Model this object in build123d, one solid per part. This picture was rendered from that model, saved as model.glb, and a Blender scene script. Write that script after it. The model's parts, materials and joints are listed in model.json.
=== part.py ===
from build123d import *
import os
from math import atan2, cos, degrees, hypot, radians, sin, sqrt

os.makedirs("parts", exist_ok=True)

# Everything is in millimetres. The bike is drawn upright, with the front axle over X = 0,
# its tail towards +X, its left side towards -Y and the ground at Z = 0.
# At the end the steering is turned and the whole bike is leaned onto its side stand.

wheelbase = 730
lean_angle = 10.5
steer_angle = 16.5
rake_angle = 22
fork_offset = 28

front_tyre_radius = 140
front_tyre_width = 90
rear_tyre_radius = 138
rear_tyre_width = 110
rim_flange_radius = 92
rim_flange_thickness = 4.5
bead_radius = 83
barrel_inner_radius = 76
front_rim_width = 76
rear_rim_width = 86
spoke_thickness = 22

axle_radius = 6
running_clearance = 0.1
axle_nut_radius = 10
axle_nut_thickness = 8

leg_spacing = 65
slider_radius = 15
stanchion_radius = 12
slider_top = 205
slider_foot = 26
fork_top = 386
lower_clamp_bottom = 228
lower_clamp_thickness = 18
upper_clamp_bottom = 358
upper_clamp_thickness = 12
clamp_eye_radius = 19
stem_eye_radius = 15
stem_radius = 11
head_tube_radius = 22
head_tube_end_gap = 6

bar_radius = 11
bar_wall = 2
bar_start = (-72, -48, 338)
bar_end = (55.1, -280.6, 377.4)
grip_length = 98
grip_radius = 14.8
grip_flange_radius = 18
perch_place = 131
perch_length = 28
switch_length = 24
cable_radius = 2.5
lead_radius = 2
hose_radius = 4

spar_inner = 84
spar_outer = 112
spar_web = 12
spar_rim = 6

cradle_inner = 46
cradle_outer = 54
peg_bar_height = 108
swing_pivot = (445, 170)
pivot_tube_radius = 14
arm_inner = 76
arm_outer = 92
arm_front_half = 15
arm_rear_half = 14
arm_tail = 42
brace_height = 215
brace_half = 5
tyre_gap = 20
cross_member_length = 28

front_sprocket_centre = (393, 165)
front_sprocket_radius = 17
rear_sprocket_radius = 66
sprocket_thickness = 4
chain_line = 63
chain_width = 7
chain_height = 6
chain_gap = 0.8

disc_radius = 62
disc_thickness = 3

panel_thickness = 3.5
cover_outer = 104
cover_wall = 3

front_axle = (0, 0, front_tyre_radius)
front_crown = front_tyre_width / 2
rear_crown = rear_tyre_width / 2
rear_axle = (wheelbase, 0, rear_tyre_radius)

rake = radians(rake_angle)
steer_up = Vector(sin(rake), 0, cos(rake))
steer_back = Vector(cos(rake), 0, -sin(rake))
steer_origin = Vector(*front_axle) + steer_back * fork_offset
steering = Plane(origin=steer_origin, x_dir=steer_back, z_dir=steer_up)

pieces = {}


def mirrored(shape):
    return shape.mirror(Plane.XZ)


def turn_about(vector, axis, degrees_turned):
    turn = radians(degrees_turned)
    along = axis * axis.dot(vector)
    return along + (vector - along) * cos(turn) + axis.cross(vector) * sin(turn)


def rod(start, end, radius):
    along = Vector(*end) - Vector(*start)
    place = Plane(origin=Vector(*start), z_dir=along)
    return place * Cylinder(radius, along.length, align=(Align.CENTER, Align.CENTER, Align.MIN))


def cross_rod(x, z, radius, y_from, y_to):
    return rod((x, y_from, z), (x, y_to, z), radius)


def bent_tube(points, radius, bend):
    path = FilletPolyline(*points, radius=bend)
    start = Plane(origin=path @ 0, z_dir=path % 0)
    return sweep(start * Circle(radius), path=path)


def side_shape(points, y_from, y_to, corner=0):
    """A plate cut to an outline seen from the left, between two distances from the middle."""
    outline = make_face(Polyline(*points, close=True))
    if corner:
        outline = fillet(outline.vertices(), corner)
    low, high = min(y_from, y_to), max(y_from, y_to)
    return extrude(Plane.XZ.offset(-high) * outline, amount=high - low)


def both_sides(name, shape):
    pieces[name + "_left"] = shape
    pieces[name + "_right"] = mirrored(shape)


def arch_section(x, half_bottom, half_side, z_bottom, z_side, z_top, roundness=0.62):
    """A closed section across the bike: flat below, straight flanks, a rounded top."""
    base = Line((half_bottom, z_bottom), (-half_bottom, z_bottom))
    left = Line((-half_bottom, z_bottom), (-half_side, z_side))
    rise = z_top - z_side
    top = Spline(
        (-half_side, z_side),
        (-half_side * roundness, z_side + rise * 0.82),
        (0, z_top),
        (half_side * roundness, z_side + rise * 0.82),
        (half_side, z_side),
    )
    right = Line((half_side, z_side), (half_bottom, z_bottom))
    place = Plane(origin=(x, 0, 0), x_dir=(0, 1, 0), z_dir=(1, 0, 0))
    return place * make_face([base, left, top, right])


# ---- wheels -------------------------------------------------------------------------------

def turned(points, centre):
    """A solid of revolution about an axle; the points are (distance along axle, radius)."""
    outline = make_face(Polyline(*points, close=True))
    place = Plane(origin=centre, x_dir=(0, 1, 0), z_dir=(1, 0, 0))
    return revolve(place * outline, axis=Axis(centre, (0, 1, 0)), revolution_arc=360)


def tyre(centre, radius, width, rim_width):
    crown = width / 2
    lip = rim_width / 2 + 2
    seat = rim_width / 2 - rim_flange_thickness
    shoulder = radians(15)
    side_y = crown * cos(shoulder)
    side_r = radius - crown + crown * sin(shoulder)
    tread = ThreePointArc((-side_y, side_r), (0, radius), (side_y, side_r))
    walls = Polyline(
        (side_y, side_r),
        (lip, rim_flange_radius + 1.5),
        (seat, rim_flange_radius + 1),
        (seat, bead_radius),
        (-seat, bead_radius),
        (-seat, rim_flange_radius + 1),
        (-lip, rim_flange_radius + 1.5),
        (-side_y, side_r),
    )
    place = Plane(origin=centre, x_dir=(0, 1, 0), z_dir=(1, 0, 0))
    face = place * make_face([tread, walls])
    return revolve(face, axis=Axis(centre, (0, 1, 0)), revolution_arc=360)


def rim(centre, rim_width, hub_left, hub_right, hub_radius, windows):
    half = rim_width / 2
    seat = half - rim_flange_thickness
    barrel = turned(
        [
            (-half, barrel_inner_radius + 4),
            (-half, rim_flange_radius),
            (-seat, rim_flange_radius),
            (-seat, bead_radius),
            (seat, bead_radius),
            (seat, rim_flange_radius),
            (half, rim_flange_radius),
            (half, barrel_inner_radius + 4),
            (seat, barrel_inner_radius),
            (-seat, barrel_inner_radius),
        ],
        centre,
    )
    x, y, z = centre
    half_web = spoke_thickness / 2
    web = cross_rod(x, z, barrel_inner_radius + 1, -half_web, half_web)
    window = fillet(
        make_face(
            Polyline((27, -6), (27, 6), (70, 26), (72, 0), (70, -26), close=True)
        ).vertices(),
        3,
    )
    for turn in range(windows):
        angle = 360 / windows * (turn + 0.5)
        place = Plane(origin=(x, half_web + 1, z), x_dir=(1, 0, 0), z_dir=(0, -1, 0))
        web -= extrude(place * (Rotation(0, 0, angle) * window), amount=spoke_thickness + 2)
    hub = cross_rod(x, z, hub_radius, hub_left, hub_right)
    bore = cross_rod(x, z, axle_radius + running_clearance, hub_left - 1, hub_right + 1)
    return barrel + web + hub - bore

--

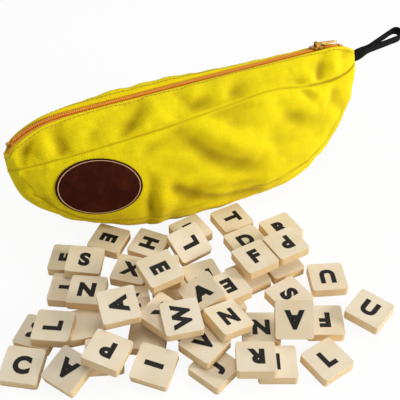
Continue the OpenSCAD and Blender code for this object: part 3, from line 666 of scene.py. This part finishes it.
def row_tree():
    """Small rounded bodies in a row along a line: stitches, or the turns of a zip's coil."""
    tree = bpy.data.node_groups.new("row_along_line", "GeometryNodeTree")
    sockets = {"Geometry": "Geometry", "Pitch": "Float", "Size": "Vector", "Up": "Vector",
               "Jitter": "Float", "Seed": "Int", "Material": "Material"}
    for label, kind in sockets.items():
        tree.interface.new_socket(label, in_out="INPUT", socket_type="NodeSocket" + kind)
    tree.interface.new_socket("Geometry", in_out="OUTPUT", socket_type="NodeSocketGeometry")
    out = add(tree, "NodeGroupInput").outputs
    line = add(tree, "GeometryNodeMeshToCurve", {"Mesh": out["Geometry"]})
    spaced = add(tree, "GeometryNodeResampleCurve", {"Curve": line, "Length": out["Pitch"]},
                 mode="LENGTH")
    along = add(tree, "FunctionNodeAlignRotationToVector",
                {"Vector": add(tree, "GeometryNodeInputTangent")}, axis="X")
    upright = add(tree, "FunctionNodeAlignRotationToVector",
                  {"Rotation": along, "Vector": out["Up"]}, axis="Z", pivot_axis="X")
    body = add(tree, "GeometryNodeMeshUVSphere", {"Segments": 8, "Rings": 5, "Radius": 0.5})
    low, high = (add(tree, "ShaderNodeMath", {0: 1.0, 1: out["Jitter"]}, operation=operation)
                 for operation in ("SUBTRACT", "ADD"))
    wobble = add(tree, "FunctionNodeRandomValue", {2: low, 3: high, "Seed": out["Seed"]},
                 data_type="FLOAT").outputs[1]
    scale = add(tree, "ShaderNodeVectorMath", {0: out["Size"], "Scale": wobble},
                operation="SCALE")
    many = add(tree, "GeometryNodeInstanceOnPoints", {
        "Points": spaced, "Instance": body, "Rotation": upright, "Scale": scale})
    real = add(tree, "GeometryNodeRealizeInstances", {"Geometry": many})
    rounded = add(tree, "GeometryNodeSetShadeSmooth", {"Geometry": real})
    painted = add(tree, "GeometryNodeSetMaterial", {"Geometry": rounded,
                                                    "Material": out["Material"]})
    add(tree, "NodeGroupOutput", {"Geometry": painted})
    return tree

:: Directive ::
Locate the word "parts" in the entries, and copy every line where it is found.

:: Task solution ::
Model this object in build123d, one solid per part. This picture was rendered from that model, saved as model.glb, and a Blender scene script. Write that script after it. The model's parts, materials and joints are listed in model.json.
os.makedirs("parts", exist_ok=True)